[G.R. No. 48641. November 24, 1941.]
PEDRO GALLEGO, Petitioner, v. VICENTE VERRA, Respondent.
1. ELECTIONS; CANDIDATE FOR MUNICIPAL MAYOR; RESIDENCE QUALIFICATION; RESIDENCE DEFINED. — The term "residence" as used in the election law is synonymous with "domicile," which imports not only intention to reside in a fixed place but also personal presence in that place, coupled with conduct indicative of such intention.
2. ID.; ID.; ID.; DOMICILE HOW ACQUIRED. — In order to acquire a domicile by choice, there must concur (1) residence or bodily presence in the new locality, (2) an intention to remain there, and (3) an intention to abandon the old domicile. In other words, there must be an animus non revertendi and an animus manendi. The purpose to remain in or at the domicile of choice must be for an indefinite period of time. The acts of the person must conform with his purpose. The change of residence must be voluntary; the residence at the place chosen for the domicile must be actual; and to the fact of residence there must be added the animus manendi.

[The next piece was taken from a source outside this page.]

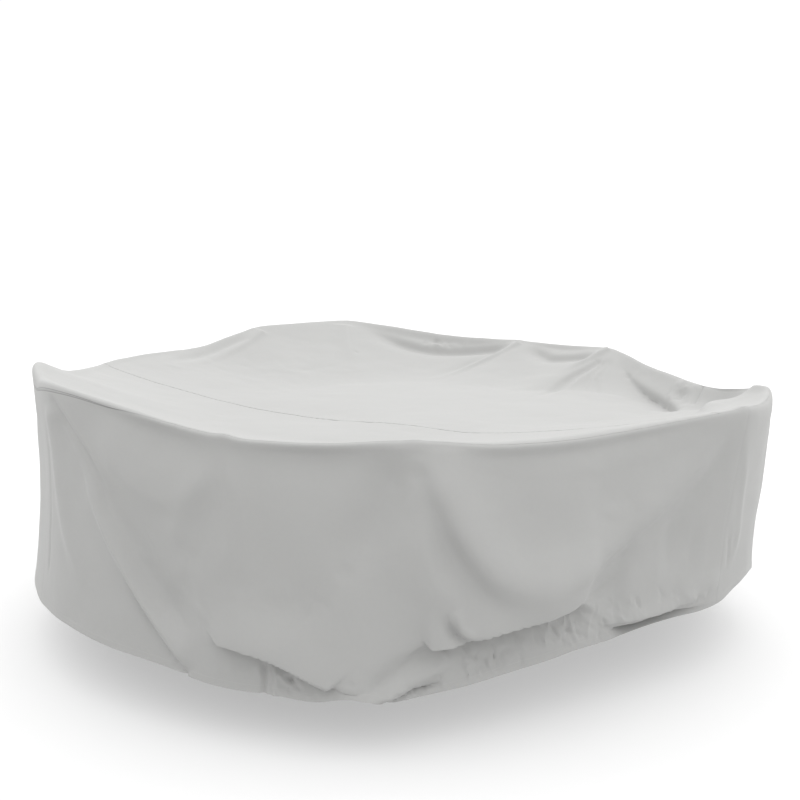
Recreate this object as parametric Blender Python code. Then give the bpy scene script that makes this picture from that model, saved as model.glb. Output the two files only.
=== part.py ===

3. ID.; ID.; ID.; INTENT OF THE LAW IN FIXING RESIDENCE. — The manifest intent of the law in fixing a residence qualification is to exclude a stranger or newcomer, unacquainted with the conditions and needs of a community and not identified with the latter, from an elective office to serve that community; and when the evidence on the alleged lack of residence qualification is weak or inconclusive and it clearly appears, as in the instant case, that the purpose of the law would not be thwarted by upholding the right to the office, the will of the electorate should be respected.
D E C I S I O N
This case is before us on petition for certiorari to review the decision of the Court of Appeals affirming that of the Court of First Instance of Leyte, which declared illegal and void the petitioner’s election to the office of municipal mayor of Abuyog, Leyte, in the general elections of December, 1940, on the ground that he did not have the residence qualification, and ordered that he be ousted from said office. Respondent Vicente Verra (petitioner below) was the unsuccessful opponent of the petitioner Pedro Gallego, who was declared elected by the municipal board of canvassers with a majority of nearly 800 votes.
The undisputed facts as found by the trial court and the Court of Appeals may be briefly stated as follows:.
Pedro Gallego is a native of Abuyog, Leyte. After studying in the Catarman Agricultural School in the province of Samar, he was employed as a school teacher in the municipality of Catarman, Samar, as well as in the municipalities of Burawen, Dulag, and Abuyog, province of Leyte, and also in the province of Agusan. In 1937 he resigned as a school teacher of Abuyog, Leyte, and presented his candidacy for municipal mayor of his home town, but was defeated. After his defeat in that election, finding himself in debt and unemployed, he went to Mindanao in search of a job. He first went to Oriental Misamis, but finding no work there he proceeded to the sitio of Kaato-an, municipality of Malaybalay, Bukidnon, whereat he arrived on June 20, 1938, and immediately found employment as nurseryman in the chinchona plantation of the Bureau of Forestry. On July 30 of the same year he returned to Abuyog because he had been offered an employment as teacher in the public school of the barrio of Union, municipality of Sogod, Leyte; but as he did not accept the offer he returned to Kaato- an on August 23, 1938, and resumed his employment there as nurseryman of the Bureau of Forestry. He stayed in the chinchona plantation until he resigned in September, 1940. But during the period of his stay there, his wife and children remained in Abuyog, and he visited them in the month of August of the years 1938, 1939, and 1940. Altho the Government offered him a free house in the chinchona plantation, he never took his family there. Neither did he avail himself of the offer of the Government of a parcel of ten hectares of land within the reservation of the chinchona plantation. He and his wife own real property in Abuyog, part of which he acquired during his stay in Malaybalay.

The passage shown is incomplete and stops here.